== What is expected ==
Look for the string "points" in the lines and copy each line that has it.
━━━━━ Dataset rows ━━━━━
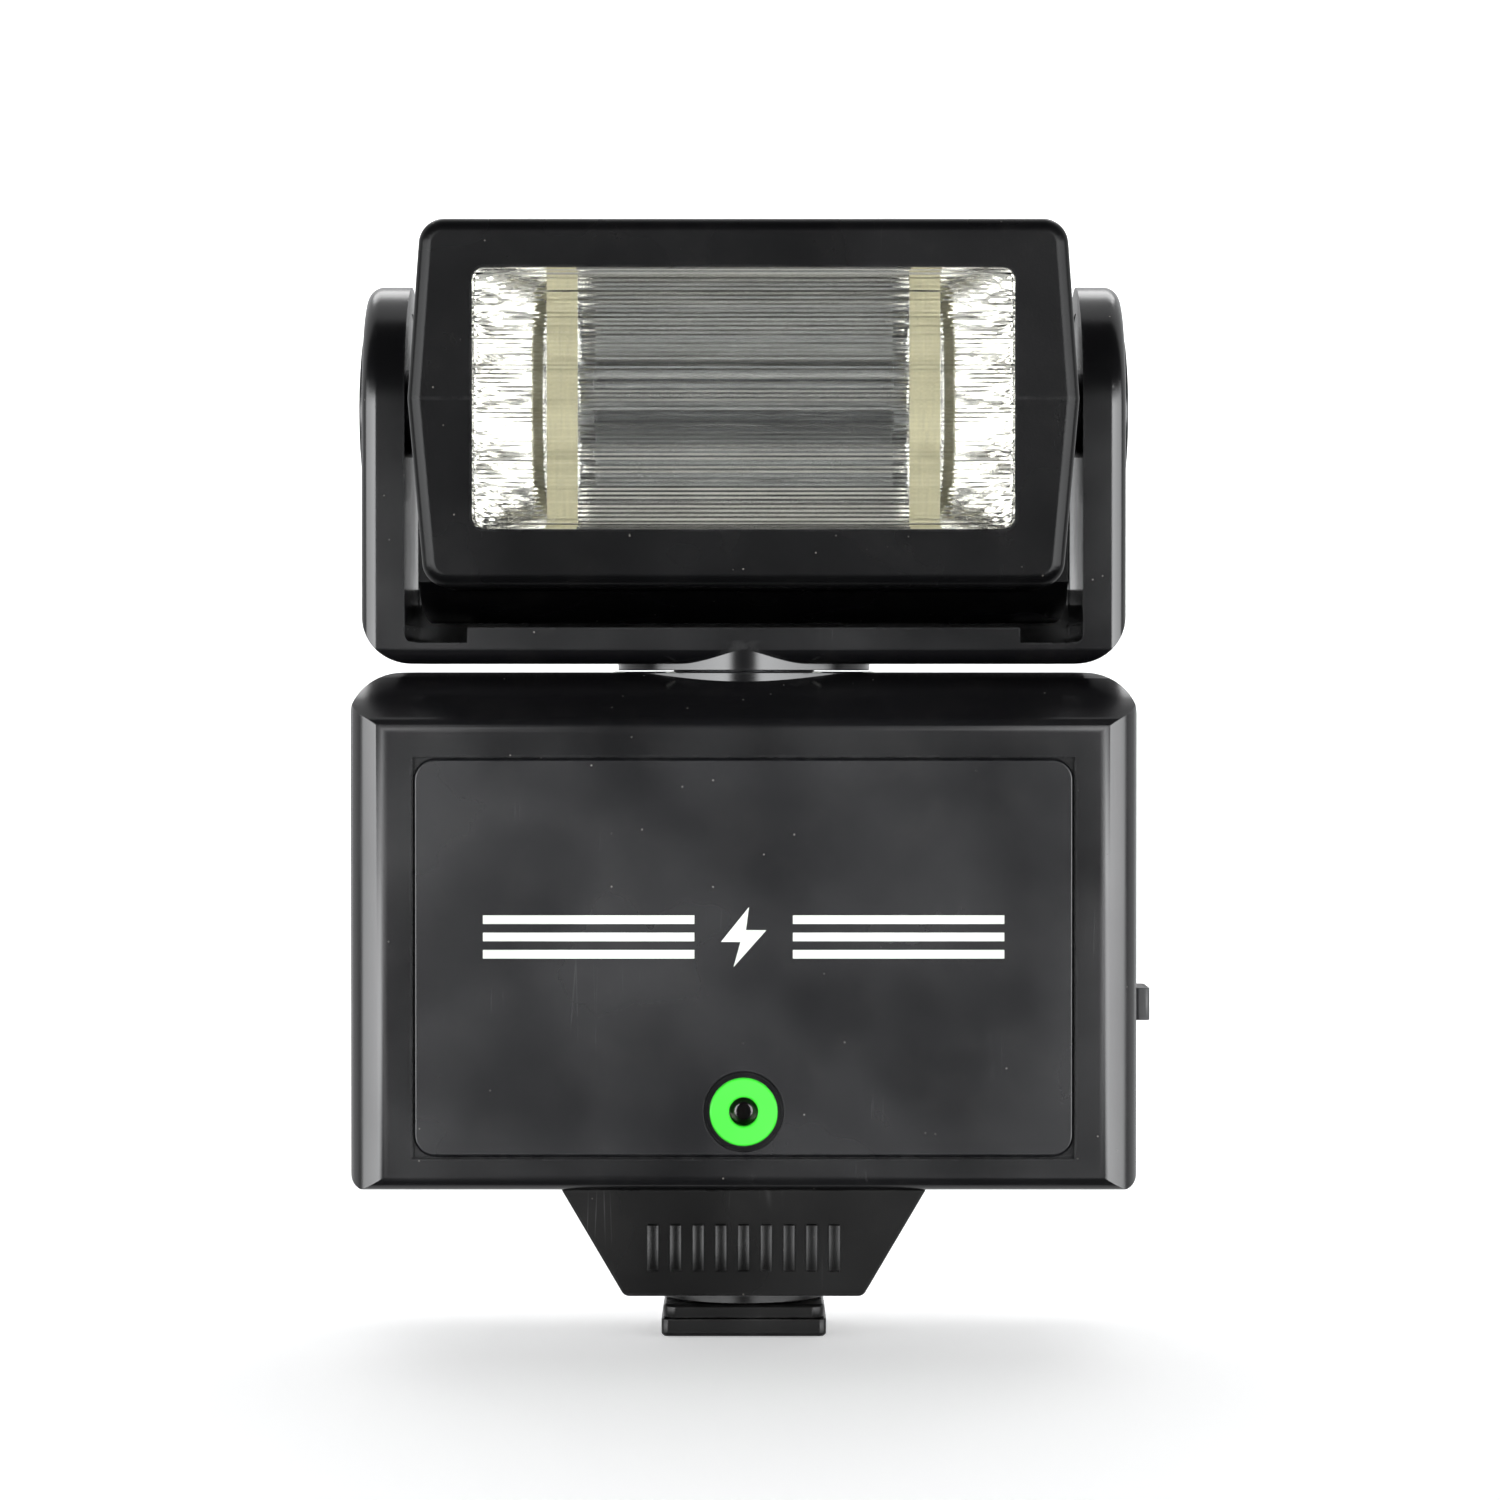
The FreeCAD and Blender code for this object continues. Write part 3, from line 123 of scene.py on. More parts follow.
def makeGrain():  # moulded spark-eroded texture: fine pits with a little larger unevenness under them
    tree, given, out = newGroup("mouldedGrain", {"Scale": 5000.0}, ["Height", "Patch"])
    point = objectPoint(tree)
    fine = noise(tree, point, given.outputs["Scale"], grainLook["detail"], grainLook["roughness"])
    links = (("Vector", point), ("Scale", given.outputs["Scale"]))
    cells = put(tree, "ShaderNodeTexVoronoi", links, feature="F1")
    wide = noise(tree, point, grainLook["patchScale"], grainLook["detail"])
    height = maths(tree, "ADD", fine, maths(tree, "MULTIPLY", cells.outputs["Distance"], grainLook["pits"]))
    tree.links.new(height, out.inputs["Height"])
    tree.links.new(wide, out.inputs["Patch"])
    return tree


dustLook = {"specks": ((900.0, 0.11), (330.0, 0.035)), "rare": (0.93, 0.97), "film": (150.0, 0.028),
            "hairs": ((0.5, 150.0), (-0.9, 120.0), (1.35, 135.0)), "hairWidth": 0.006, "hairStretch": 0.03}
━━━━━
━━━━━ Dataset rows ━━━━━
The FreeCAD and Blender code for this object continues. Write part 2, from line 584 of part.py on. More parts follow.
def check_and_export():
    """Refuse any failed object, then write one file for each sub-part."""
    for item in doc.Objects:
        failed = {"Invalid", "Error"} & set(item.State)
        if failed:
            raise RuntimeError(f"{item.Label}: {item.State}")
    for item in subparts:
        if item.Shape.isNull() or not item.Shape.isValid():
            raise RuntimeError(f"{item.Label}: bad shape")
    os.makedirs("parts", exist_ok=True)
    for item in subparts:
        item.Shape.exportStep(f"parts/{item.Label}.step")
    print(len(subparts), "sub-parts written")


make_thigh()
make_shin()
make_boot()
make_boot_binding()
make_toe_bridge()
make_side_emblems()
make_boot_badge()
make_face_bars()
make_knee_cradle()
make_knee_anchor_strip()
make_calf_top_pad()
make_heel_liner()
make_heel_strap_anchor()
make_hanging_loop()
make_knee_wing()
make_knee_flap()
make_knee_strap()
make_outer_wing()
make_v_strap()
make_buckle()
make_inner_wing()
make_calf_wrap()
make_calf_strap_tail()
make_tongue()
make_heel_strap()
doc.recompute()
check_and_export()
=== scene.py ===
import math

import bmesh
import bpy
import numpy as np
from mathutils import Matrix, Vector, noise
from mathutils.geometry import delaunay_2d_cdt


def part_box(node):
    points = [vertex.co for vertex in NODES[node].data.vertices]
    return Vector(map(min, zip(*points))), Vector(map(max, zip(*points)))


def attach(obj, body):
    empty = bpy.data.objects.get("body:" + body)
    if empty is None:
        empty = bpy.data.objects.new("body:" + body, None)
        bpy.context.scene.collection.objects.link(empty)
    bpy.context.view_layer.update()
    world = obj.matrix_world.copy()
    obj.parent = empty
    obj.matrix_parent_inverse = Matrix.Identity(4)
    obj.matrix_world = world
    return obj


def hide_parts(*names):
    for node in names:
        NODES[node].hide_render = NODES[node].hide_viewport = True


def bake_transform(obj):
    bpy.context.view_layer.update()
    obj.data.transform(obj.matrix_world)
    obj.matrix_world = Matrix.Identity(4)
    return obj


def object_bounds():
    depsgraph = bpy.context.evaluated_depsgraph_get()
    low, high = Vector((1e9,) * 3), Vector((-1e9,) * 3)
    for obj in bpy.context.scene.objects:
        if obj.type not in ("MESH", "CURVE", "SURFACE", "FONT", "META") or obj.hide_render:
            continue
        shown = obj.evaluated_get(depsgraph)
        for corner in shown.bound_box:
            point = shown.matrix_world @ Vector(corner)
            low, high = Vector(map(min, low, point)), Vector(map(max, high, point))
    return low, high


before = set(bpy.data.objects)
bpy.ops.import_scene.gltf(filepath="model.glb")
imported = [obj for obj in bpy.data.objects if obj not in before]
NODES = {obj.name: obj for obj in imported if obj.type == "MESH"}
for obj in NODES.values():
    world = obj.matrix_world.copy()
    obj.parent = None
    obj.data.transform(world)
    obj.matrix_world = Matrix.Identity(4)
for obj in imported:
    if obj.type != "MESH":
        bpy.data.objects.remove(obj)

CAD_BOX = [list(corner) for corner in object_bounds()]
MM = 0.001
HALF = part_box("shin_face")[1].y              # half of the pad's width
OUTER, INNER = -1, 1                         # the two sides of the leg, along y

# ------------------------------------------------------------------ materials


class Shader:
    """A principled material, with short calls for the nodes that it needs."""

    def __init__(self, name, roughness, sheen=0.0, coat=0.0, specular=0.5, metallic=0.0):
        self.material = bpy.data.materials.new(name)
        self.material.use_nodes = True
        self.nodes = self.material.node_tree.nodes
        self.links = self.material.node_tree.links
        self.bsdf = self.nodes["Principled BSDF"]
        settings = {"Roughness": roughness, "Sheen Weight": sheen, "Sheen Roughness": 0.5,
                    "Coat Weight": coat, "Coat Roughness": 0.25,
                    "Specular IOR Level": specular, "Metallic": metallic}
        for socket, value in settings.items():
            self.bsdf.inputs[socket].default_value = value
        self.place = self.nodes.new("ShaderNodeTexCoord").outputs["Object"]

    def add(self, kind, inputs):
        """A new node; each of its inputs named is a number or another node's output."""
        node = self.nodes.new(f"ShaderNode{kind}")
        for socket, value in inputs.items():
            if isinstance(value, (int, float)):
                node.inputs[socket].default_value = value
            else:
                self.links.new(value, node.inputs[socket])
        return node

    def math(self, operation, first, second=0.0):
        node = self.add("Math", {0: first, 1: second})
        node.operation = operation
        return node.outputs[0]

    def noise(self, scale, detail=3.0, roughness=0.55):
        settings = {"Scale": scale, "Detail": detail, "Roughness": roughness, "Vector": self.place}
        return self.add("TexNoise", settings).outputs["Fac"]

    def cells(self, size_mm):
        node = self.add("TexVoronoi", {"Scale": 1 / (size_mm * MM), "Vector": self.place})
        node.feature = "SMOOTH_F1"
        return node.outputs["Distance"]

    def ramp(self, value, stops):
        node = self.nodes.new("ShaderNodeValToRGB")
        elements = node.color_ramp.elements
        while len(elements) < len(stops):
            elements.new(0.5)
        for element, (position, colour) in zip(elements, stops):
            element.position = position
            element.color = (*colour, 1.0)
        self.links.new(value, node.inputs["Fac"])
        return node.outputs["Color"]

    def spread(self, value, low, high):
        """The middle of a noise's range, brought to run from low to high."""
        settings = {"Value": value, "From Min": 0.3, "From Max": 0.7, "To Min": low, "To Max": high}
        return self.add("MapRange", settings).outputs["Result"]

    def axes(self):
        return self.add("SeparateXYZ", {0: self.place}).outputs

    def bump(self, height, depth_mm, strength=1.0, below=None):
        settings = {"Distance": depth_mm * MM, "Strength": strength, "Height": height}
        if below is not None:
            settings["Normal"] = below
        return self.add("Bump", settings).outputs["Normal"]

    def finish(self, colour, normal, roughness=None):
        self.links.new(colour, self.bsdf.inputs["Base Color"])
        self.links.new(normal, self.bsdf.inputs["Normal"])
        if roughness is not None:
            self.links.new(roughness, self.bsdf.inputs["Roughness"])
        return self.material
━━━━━
━━━━━ Dataset rows ━━━━━
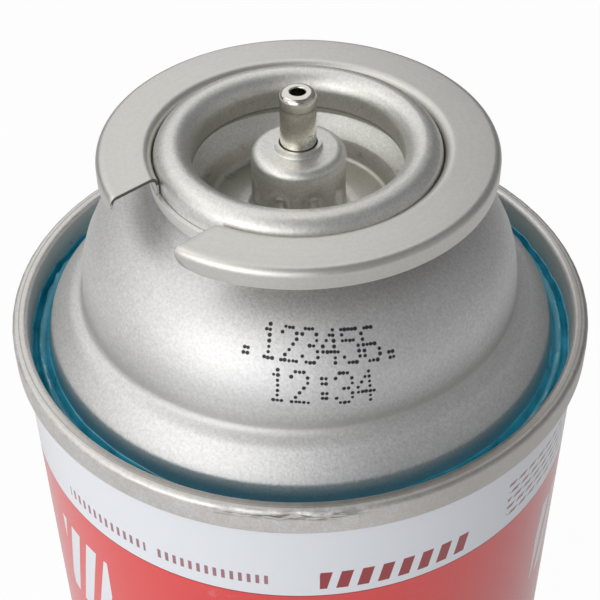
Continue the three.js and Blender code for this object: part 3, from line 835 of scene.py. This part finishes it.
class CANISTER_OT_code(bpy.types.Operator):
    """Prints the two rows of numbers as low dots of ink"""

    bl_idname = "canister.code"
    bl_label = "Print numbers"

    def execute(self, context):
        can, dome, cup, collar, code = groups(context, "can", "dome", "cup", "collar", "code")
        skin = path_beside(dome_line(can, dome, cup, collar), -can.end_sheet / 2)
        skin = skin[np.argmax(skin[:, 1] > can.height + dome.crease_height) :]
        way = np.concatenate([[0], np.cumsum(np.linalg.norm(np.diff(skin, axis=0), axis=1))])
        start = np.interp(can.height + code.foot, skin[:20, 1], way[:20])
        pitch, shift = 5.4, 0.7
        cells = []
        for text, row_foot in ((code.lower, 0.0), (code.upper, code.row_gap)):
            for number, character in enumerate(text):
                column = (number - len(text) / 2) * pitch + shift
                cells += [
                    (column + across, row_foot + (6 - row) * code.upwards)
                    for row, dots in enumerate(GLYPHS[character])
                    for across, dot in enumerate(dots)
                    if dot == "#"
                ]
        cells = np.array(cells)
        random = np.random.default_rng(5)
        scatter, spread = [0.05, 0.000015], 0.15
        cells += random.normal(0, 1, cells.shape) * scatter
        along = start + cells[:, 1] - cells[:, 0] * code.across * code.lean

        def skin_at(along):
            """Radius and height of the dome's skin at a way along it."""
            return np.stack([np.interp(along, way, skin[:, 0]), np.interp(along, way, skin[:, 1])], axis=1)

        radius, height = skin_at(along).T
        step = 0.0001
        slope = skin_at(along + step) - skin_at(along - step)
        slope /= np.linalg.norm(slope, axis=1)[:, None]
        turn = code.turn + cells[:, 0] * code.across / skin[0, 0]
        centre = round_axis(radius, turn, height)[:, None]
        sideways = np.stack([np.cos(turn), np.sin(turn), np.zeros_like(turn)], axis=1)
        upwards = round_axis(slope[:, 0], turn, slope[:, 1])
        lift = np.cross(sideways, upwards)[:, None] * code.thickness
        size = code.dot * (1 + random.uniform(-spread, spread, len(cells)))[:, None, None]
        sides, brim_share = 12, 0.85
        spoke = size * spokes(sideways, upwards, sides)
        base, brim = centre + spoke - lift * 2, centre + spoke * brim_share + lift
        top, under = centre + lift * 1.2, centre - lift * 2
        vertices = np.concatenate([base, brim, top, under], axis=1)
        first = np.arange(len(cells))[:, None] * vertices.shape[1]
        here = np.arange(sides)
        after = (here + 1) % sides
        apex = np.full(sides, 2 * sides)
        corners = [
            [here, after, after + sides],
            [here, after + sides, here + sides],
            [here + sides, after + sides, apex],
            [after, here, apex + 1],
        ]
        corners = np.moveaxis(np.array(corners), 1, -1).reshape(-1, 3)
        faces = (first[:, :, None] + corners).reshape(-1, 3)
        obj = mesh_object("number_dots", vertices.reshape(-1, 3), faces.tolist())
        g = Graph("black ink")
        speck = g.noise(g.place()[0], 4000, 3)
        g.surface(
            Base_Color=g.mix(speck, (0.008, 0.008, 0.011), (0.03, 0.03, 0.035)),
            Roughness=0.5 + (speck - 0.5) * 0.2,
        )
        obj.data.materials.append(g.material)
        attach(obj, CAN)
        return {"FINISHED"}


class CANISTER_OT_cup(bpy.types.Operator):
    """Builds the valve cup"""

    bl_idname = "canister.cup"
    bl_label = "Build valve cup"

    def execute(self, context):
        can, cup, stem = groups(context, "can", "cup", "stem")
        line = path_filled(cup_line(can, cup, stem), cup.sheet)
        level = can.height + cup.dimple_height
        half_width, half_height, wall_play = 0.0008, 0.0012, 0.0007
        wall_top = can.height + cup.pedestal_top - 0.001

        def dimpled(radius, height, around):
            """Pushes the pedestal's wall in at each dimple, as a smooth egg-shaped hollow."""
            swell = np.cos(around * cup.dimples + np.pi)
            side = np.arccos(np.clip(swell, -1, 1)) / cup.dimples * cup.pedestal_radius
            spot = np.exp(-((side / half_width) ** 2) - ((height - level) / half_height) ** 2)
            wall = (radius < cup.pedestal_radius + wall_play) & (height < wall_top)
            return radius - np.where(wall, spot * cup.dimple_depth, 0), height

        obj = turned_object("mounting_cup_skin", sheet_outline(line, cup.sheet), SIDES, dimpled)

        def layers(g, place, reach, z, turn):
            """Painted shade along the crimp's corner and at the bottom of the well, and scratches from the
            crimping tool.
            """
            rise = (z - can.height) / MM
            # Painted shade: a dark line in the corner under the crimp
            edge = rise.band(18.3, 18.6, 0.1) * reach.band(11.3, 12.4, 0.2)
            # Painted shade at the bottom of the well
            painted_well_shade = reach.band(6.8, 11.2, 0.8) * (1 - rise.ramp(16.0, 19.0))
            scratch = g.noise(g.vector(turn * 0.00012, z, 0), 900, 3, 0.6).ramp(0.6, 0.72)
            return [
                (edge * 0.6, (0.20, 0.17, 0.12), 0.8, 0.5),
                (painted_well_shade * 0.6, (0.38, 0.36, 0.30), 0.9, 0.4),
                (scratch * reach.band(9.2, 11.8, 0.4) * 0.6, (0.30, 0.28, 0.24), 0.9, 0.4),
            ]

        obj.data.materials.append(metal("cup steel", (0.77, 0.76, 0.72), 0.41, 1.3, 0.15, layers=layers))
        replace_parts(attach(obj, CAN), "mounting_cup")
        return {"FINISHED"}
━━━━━
== Solution to this task ==
    points = [vertex.co for vertex in NODES[node].data.vertices]
    return Vector(map(min, zip(*points))), Vector(map(max, zip(*points)))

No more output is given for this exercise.